Benchmarks play a vital role in the U.S. financial system. The S&P 500 index, for example, enables countless investors, asset managers, corporate officers, and commentators to assess general market conditions quickly and easily. Yet, that index is by no means the only widely used benchmark of U.S. equity markets. Similarly, benchmarks of short-term interest rates enable a multitude of short-term lenders and borrowers to gauge conditions of money markets.
Until the 1980s, the dominant short-term rate benchmark in the U.S. was the Treasury bill or “T-bill” rate. Its benchmark status eroded, however, for two reasons. First, T-bill rates are not “credit-sensitive,” that is, they do not reflect the borrowing costs of banks and everyday businesses. This defect is particularly problematic in times of financial stress, when rates on corporate commercial paper increase while T-bill rates decrease with “flight-to-quality” purchases of government obligations. Second, T-bill rates fluctuate with idiosyncratic changes in the supply and demand for T-bills, which is a nuisance for many benchmark users.
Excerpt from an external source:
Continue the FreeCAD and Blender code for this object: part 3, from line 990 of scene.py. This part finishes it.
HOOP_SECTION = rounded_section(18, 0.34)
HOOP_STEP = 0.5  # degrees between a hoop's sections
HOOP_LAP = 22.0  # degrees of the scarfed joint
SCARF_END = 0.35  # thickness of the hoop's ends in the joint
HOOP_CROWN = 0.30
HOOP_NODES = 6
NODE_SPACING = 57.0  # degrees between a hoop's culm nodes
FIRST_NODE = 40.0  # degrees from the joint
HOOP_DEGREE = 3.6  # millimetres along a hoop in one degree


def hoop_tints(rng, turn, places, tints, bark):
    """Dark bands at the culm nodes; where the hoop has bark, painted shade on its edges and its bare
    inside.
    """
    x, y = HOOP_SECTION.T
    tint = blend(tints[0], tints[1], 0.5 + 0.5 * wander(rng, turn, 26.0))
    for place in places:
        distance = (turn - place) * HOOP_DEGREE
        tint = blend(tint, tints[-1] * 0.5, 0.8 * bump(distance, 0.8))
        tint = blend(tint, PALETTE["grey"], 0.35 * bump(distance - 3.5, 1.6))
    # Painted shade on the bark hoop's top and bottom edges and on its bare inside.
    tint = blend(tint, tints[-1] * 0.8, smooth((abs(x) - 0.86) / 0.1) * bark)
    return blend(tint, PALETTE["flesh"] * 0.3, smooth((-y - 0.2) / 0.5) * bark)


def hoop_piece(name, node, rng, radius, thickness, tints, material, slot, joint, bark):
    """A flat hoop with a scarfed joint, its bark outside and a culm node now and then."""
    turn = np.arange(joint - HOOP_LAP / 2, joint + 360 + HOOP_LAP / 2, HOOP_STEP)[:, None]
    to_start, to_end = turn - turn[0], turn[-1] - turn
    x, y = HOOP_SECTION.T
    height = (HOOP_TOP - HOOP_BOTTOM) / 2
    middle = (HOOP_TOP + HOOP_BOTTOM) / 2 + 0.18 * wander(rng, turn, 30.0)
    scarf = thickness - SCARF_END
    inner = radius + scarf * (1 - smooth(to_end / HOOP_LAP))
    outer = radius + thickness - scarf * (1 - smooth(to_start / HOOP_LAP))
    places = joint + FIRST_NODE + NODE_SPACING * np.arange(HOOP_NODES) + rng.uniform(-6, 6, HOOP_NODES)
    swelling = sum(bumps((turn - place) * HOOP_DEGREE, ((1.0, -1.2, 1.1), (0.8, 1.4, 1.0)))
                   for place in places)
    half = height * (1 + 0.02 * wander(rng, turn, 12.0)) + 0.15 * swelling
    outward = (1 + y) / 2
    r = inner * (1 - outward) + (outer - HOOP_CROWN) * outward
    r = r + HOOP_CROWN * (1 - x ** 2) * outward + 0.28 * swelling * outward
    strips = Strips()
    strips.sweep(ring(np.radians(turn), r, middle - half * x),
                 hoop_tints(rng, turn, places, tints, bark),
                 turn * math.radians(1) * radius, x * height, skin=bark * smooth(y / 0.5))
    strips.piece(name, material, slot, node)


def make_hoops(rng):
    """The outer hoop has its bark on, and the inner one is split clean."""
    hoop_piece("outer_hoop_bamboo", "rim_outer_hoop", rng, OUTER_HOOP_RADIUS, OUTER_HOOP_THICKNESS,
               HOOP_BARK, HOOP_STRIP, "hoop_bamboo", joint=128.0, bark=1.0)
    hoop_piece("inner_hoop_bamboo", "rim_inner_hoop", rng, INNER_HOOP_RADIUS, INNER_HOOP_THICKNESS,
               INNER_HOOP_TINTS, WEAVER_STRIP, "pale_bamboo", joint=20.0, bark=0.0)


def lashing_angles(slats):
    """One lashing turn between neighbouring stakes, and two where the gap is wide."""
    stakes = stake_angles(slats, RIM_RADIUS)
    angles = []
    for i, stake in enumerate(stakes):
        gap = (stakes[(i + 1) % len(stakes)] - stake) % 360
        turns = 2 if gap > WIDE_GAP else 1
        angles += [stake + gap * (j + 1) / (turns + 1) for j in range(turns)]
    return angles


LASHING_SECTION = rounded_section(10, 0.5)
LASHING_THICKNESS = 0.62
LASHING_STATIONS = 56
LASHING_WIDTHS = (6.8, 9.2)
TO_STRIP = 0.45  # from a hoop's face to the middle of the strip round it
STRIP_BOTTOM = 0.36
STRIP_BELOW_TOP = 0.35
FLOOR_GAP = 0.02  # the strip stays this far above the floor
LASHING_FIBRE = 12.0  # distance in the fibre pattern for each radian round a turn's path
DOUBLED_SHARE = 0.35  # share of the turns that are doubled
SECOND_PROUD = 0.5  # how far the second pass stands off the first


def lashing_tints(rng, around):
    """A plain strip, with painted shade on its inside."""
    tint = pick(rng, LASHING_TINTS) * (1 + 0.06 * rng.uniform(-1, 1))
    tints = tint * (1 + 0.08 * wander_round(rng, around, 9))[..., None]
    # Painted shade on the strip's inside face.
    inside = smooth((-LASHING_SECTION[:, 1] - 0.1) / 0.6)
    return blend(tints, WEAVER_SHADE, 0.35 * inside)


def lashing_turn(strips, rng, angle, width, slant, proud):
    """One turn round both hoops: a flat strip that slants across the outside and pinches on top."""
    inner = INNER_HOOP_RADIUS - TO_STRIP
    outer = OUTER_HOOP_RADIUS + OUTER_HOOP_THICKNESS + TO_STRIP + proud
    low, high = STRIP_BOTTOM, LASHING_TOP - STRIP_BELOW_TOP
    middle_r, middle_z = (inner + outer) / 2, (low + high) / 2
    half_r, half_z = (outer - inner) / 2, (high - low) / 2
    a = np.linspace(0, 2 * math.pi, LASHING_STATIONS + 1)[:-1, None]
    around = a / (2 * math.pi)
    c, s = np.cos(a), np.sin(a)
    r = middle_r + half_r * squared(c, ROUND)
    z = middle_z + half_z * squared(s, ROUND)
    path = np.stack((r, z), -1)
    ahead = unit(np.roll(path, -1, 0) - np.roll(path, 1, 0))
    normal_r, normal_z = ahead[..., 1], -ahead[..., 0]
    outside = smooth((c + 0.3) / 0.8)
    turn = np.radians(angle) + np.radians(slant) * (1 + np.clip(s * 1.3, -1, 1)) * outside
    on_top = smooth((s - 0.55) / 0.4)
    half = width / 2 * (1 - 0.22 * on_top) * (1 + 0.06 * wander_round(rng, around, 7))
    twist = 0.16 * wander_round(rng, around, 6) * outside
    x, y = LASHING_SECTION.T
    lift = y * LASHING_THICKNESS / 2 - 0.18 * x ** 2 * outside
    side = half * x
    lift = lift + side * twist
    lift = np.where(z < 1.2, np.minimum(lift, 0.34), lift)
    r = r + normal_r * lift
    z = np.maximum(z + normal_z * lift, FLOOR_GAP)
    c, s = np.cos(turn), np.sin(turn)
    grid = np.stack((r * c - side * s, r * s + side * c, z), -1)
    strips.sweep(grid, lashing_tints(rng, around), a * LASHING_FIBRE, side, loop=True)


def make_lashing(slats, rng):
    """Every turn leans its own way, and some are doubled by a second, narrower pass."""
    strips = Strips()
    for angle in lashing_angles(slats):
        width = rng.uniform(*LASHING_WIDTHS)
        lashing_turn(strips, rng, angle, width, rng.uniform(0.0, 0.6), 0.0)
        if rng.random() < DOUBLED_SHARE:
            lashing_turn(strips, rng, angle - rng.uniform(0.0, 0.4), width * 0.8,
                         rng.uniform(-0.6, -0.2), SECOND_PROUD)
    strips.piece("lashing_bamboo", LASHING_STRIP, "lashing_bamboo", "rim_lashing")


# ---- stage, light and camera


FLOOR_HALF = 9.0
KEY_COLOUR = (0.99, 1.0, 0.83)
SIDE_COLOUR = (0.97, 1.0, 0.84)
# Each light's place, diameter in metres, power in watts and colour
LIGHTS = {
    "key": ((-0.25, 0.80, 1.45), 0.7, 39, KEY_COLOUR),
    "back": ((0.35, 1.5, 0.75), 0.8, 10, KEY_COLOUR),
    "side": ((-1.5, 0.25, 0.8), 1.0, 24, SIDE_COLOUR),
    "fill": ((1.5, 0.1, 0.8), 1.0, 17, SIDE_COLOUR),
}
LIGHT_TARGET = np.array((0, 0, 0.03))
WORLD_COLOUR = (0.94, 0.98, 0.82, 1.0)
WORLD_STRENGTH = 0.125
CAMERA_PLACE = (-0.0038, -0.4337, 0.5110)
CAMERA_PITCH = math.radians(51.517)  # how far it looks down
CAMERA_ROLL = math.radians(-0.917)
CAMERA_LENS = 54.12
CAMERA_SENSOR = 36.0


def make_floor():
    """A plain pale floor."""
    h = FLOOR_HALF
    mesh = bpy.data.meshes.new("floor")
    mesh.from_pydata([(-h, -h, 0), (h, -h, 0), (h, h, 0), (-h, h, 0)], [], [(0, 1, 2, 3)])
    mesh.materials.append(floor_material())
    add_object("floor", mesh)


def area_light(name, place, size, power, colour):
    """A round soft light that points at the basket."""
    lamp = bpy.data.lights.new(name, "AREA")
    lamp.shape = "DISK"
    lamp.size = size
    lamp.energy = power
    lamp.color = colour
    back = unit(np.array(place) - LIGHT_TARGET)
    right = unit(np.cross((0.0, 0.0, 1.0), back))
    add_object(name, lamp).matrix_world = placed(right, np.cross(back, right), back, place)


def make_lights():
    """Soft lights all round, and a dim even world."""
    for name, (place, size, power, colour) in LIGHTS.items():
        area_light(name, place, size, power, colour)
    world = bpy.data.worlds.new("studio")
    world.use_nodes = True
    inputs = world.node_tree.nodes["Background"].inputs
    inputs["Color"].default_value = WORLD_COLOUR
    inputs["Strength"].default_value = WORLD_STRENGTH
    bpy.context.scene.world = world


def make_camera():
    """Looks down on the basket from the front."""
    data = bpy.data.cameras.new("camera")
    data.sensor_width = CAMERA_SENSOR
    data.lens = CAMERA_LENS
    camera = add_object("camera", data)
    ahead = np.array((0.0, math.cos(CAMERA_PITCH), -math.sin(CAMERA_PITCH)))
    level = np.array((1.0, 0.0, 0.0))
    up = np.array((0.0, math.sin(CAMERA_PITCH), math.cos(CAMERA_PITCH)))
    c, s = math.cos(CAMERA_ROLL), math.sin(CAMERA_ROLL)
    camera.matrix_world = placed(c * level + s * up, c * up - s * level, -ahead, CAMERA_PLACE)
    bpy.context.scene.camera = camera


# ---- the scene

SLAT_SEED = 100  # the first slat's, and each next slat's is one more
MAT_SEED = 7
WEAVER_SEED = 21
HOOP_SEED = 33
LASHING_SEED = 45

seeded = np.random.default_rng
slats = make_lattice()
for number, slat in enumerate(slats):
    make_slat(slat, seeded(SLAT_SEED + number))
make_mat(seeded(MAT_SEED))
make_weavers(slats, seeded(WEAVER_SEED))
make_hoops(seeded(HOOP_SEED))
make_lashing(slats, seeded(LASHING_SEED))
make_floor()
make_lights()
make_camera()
For these reasons, over the course of the 1980s, U.S. banks linked rates on corporate loans to a credit-sensitive rate, Libor, designed to reflect the rate on interbank loans. Libor eventually came to be widely used for floating-rate corporate bonds, adjustable-rate mortgages, other forms of consumer credit, and the rapidly growing derivatives markets.
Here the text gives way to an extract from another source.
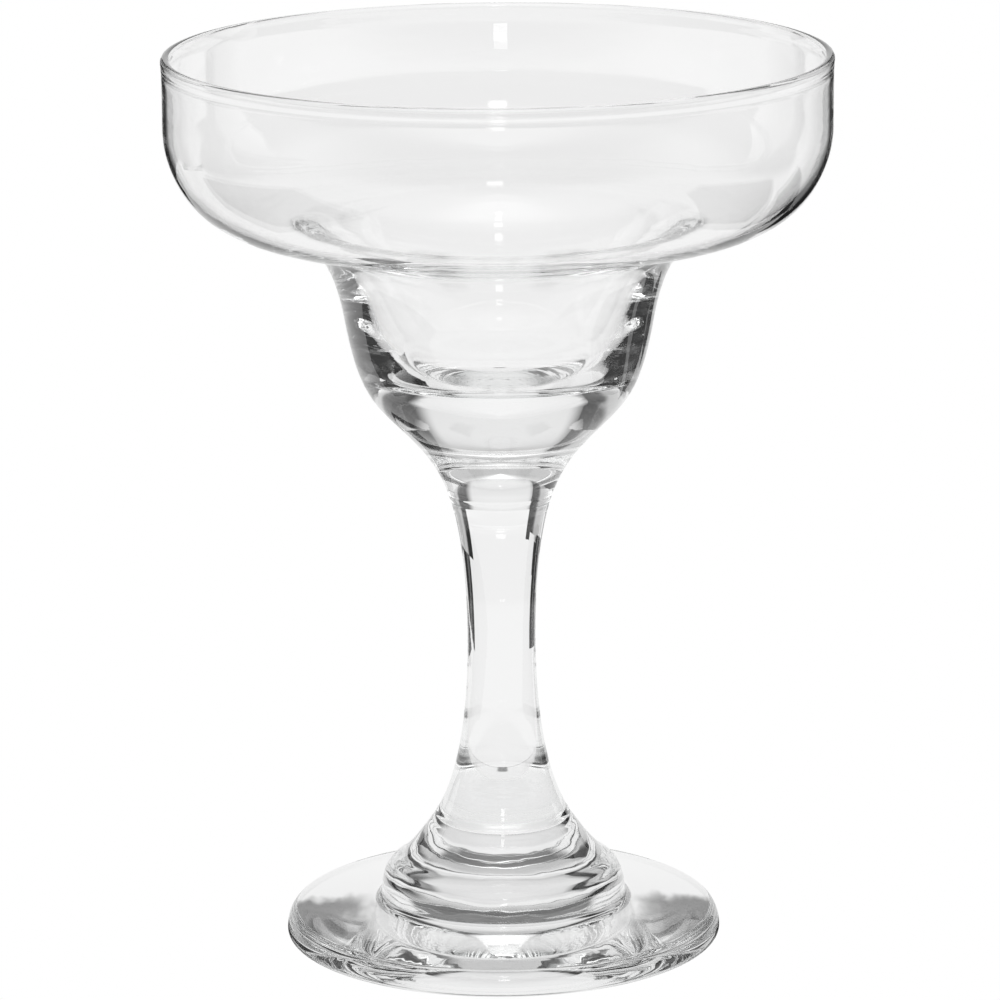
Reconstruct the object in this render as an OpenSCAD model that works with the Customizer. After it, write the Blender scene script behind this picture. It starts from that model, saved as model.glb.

The Libor regime began its decline during the financial crisis of 2007-09. First, expansive monetary policy around the world meant that banks hardly needed to borrow from one another. That, in turn, meant that Libor was being set more by subjective opinion than by observable market transactions. Second, investigative journalism revealed that banks understated their borrowing costs during the financial crisis and traders were manipulating Libor for profit. The resulting settlements and fines of more than $11 billion made banks reluctant to participate in setting Libor.
In 2017, global regulators decided to end Libor after a period of transition. Major challenges in moving away from Libor were the creation of new benchmarks and their insertion into the massive number of existing, Libor-based contracts. In the United States, regulators nominated the secured overnight financing rate, or SOFR. It reflects the cost of overnight borrowing secured by U.S. government obligations. The U.S. financial community, with the support of Congress, successfully and uneventfully migrated nearly all derivative contracts and most loan contracts away from Libor. Throughout this transition, however, regulators discouraged the development and adoption of credit-sensitive rate benchmarks by a lack of clear regulatory standards for non-SOFR benchmarks that amplified regulatory and commercial uncertainties.
With the transition from Libor complete, U.S. regulators should now support the use of other benchmarks in addition to SOFR. There is no reason to believe that markets are best served by one and only one benchmark. There is undoubtedly demand for both a benchmark based on safe, overnight loans, like SOFR, and credit-sensitive benchmarks as well. In fact, regulators in Europe have successfully overseen a two-benchmark approach. Furthermore, in light of Libor’s history, a one-benchmark regime can leave markets dangerously exposed to shifts in financial conditions.
Another reason to foster additional benchmarks is that SOFR is by no means perfect. One, SOFR is not credit-sensitive. Echoing the 1980s transition from T-bills to Libor, regional and community banks in the U.S. have been vocal about needing to manage risk by indexing loan rates to credit-sensitive rates, which better reflect the true cost of lending to small and mid-sized businesses. Also, recent academic research predicts that, without a credit-sensitive benchmark, banks will likely reduce their provision of credit lines, a grave eventuality when the U.S. economy may be headed towards recession. Two, SOFR fluctuates with the idiosyncrasies of conditions in government-bond markets, again echoing the 1980s transition away from T-bills. Three, SOFR is an overnight rate, while many borrowers prefer benchmark rates of one month, three months, or other terms. While regulators did eventually permit term versions of SOFR, they restricted the conditions of their use.
We believe, therefore, that regulators—in a manner consistent with safety and soundness—should honor the clear congressional intent of the Libor Act of 2022: Banks “may use any benchmark, including a benchmark that is not SOFR, that the bank determines to be appropriate” to the needs of its customers, its funding model, and its managerial capabilities.
Variety and choice are best for market performance and durability. An economy as broad and multifaceted as that of the U.S. deserves variety and choice in interest-rate benchmarks.